Keep a Running "Wins" File

This is the simplest habit that pays off the most. Keep a private document (a Google Doc, a Notes app, anything) where you log accomplishments as they happen:

  • A project you shipped and what the result was
  • A process you improved and by how much
  • Positive feedback from a manager or client
  • A skill you learned or a tool you started using

You don't need to write résumé bullets in the moment. Just capture the raw material. When it's time to update your résumé, you'll have a goldmine to pull from instead of trying to reconstruct everything from a foggy memory.

Update and Re-Scan Every Quarter

Set a calendar reminder for every three months. Spend 20 to 30 minutes:

  1. Adding any new accomplishments from your wins file
  2. Refreshing your skills section with anything new you've picked up
  3. Running a fresh ATS scan to catch any new issues
  4. Saving a clean version you could send out tomorrow if you had to

That last part matters.

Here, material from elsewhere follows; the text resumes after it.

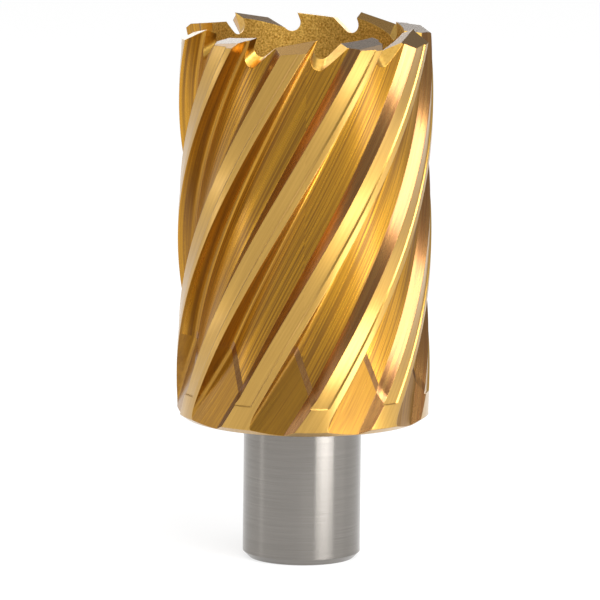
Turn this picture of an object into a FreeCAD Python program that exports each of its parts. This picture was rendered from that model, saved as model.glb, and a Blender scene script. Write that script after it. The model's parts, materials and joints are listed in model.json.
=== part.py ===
import FreeCAD, Part
import Sketcher
import math
import os

# Annular cutter, 41 mm across the teeth, on a round shank with two clamping flats.
# One piece of steel: the shank, the fluted cup and its ten teeth.
# Millimetres and degrees. The axis is Z, z = 0 is the shank end, and +Z runs to the teeth.
# Angles round the axis are counted from -Y towards +X, which is the way the cutter turns.

NODE = "annular_cutter"

SIZES = [
    ("shank_diameter", 19.05, "round shank"),
    ("shank_length", 23.2, "shank end to the underside of the cup"),
    ("shank_bevel", 1.0, "bevel round the shank end"),
    ("pin_bore", 8.0, "through bore for the ejector pin"),
    ("pin_bore_bevel", 0.5, "bevel at the outer mouth of the pin bore"),
    ("flat_start", 3.0, "lower end of a clamping flat, from the shank end"),
    ("flat_length", 15.4, "clamping flat, along the shank"),
    ("flat_depth", 0.65, "clamping flat, below the round"),
    ("flat_angle", 156, "direction that the first flat faces"),
    ("flat_spacing", 90, "angle between the two flats"),
    ("cutter_diameter", 41, "across the margins"),
    ("tip_height", 87.1, "shank end to the highest cutting corners"),
    ("cup_bore", 31.4, "inside of the cup"),
    ("cup_floor", 29, "floor of the cup, from the shank end"),
    ("cup_floor_round", 1.5, "round between the floor and the wall of the cup"),
    ("collar_bevel_width", 1.1, "bevel under the cup, along the radius"),
    ("collar_bevel_height", 0.8, "bevel under the cup, along the axis"),
    ("tooth_pairs", 5, "pairs of one high and one low tooth"),
    ("helix_lead", 223, "rise of a flute in one full turn"),
    ("edge_angle", 2.6, "place of the first tooth's edge at the height of the tips"),
    ("margin_angle", 3.5, "full-diameter margin behind each cutting edge"),
    ("relieved_angle", 8.1, "relieved land behind the margin, a little past the heel"),
    ("relief_depth", 0.25, "relieved land below the margin"),
    ("relief_start", 27.8, "lower end of the relieved land, from the shank end"),
    ("flute_floor_radius", 17.5, "flute floor beside the rake wall"),
    ("flute_exit_height", 36.5, "where a flute leaves its helix, from the shank end"),
    ("flute_lag", 2.0, "angle from the cutting edge to the foot of the rake wall"),
    ("section_tilt", 69.4, "slope of the flute's section plane below the level"),
    ("rake_tilt", 13, "lean of the rake wall in the section"),
    ("rake_foot_bevel", 0.5, "narrow bevel at the foot of the rake wall, along each side"),
    ("floor_width", 7.33, "flute floor in the section"),
    ("floor_tilt", 7.2, "rise of the flute floor in the section"),
    ("heel_tilt", 39, "rise of the heel bevel in the section"),
    ("exit_rise", 8.5, "slope of the run-out, outwards"),
    ("exit_lean", 31.2, "lean of the run-out from the axis"),
    ("lip_lead", 3.5, "inner cutting corner ahead of the outer one"),
    ("gullet_depth", 3.3, "bottom of the gullet below the cutting corner, at the bore"),
    ("gullet_round", 1.4, "round at the bottom of the gullet"),
    ("gullet_front_tilt", 21.2, "lean of the gullet's front wall"),
    ("gullet_back_tilt", 41, "rise of the gullet's back"),
    ("gullet_fall", 0.68, "fall of the gullet for each millimetre outwards"),
    ("gullet_drift", 0.32, "sideways drift of the gullet for each millimetre outwards"),
    ("ridge_radius", 17.5, "ridge of a high tooth"),
    ("ridge_outer_tilt", 24, "fall of a high tooth outside its ridge"),
    ("ridge_inner_tilt", 22, "fall of a high tooth inside its ridge"),
    ("ridge_relief", 11, "fall of a high tooth behind its edge"),
    ("low_tooth_drop", 0.3, "low teeth below the high ones"),
    ("top_tilt", 5.6, "fall of a low tooth's top, outwards"),
    ("top_radius", 19.6, "start of a low tooth's outer bevel"),
    ("top_bevel_tilt", 35, "fall of a low tooth's outer bevel"),
    ("top_relief", 6.5, "fall of a low tooth behind its edge"),
    ("top_skew", 5, "inward turn of the tooth tops, so that they follow the cup"),
    ("clearance_cut", 2.5, "how far a cut is drawn past the blank"),
]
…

Having a "ready to go" version sitting on your hard drive is a very different feeling from having a draft that still needs work.

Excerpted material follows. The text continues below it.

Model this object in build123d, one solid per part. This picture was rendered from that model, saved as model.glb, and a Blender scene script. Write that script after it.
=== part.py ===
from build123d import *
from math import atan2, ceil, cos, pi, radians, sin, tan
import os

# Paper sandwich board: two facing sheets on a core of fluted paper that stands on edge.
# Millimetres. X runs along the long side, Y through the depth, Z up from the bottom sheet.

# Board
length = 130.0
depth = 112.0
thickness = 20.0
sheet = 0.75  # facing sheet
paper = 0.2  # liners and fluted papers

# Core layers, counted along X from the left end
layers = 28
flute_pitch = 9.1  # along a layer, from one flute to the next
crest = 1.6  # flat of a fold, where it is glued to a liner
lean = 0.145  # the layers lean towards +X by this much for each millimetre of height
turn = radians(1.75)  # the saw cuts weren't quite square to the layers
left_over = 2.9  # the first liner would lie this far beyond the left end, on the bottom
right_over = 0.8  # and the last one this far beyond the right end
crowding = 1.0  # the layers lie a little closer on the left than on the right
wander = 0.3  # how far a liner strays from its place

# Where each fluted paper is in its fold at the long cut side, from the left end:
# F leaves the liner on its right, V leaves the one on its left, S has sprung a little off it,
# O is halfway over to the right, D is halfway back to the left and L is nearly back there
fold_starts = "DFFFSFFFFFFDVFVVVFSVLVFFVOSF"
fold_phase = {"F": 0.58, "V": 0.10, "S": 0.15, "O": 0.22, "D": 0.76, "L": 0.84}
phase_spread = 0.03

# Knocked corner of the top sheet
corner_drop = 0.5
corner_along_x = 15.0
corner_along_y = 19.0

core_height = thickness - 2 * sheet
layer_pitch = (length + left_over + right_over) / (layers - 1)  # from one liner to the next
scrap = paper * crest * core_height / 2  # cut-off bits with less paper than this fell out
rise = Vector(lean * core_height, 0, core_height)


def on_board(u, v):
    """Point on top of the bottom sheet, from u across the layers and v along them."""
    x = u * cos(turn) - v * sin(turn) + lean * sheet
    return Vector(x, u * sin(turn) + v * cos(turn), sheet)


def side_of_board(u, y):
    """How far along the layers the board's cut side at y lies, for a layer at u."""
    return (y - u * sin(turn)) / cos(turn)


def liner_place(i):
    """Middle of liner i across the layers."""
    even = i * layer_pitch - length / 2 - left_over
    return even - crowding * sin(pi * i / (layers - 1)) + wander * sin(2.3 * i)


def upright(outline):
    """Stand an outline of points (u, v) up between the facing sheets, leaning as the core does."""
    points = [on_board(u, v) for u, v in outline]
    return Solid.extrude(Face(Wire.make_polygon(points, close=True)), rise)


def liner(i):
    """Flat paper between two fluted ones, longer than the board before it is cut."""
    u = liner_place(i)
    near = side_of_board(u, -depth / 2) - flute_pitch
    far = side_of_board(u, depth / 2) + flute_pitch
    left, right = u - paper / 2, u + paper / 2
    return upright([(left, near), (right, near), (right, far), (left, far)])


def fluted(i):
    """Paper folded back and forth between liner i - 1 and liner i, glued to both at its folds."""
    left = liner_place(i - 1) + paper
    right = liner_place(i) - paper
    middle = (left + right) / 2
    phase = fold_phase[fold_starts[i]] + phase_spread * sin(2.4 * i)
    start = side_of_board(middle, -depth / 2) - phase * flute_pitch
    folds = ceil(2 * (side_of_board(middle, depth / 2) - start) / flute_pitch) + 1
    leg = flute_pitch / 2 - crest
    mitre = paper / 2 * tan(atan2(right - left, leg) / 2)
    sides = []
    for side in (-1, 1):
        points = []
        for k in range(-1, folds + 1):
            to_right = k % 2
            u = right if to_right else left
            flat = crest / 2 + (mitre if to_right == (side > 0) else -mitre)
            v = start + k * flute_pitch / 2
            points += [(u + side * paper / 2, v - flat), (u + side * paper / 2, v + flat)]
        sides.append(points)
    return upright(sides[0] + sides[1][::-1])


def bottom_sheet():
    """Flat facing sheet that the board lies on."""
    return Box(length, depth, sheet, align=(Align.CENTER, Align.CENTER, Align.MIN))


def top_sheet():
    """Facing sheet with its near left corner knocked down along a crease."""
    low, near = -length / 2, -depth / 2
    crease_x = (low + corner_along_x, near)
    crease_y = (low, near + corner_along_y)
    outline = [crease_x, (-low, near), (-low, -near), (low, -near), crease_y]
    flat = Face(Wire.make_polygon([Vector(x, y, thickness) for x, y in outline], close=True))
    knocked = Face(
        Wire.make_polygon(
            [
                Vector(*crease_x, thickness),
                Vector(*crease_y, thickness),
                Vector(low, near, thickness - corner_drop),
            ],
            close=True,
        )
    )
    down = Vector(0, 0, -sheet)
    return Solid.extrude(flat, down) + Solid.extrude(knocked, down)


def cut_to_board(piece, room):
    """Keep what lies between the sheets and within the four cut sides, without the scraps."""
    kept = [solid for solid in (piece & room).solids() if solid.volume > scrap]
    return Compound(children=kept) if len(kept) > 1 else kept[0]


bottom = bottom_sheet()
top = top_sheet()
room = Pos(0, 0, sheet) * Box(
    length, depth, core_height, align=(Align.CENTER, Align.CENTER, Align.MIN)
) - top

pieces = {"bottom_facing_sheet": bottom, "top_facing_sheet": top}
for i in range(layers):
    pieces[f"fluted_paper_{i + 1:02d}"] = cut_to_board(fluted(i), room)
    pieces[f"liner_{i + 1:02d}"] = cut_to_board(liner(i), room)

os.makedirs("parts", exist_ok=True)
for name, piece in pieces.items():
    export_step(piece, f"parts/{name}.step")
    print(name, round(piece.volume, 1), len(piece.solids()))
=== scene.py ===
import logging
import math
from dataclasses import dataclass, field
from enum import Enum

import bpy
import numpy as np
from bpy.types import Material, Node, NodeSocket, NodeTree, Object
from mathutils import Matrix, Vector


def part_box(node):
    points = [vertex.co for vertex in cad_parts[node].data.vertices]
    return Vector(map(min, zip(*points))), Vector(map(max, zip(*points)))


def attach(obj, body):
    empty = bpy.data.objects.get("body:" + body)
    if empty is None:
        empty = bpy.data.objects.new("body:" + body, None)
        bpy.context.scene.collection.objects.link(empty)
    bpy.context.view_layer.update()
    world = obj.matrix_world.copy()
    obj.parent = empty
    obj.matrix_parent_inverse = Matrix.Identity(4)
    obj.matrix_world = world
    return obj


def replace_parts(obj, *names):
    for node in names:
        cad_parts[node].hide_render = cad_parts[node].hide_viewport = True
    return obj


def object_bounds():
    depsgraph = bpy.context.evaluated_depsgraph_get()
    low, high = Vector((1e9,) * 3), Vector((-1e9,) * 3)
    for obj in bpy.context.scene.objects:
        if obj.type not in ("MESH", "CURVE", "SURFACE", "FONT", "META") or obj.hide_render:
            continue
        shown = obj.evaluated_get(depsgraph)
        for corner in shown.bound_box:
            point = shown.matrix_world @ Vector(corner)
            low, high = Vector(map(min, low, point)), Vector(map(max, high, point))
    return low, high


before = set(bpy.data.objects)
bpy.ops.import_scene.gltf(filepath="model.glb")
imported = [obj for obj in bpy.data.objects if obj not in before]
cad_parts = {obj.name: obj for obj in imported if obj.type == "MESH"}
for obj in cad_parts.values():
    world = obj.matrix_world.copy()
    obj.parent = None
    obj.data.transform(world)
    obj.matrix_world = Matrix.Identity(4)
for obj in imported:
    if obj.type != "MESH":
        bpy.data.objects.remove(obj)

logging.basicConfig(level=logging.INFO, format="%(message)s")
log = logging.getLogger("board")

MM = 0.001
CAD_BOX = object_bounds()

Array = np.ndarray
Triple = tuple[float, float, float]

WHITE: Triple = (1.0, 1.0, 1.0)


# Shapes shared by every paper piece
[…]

Match Your Résumé to Your Target Role (Periodically)

Even if you're not actively applying, it's worth occasionally pasting a job description that represents the kind of role you'd want into a match tool. This shows you which keywords from your target market are showing up on your résumé and which ones are missing.

Past the Bots does this with a skill-weighted match score so you can see matched keywords, missing keywords, and any knockout gaps where you might be getting auto-rejected before a human ever sees your file. Doing this a couple of times a year gives you a clear picture of whether your résumé is aligned with where the market is headed, not just where you've been.

What Career Care Pass Is For

For people who want this to actually happen (not just sound like a good idea), Past the Bots offers a Career Care Pass that gives you ongoing access to scanning, history, and maintenance tools so your résumé stays current without requiring a full overhaul every time. It's built specifically for the kind of steady upkeep described above, not just one-time panic mode.

Think of it like renewing your car insurance before something goes wrong, not after.

The Bottom Line

A layoff might never come. But even if it doesn't, a current, ATS-optimized résumé makes you a stronger candidate when a great opportunity shows up unexpectedly. That's a good outcome either way.

Spend 30 minutes on your résumé this week. Scan it, update it, save it somewhere you can find it. Future you, whether in a crisis or just chasing a better opportunity, will be genuinely grateful.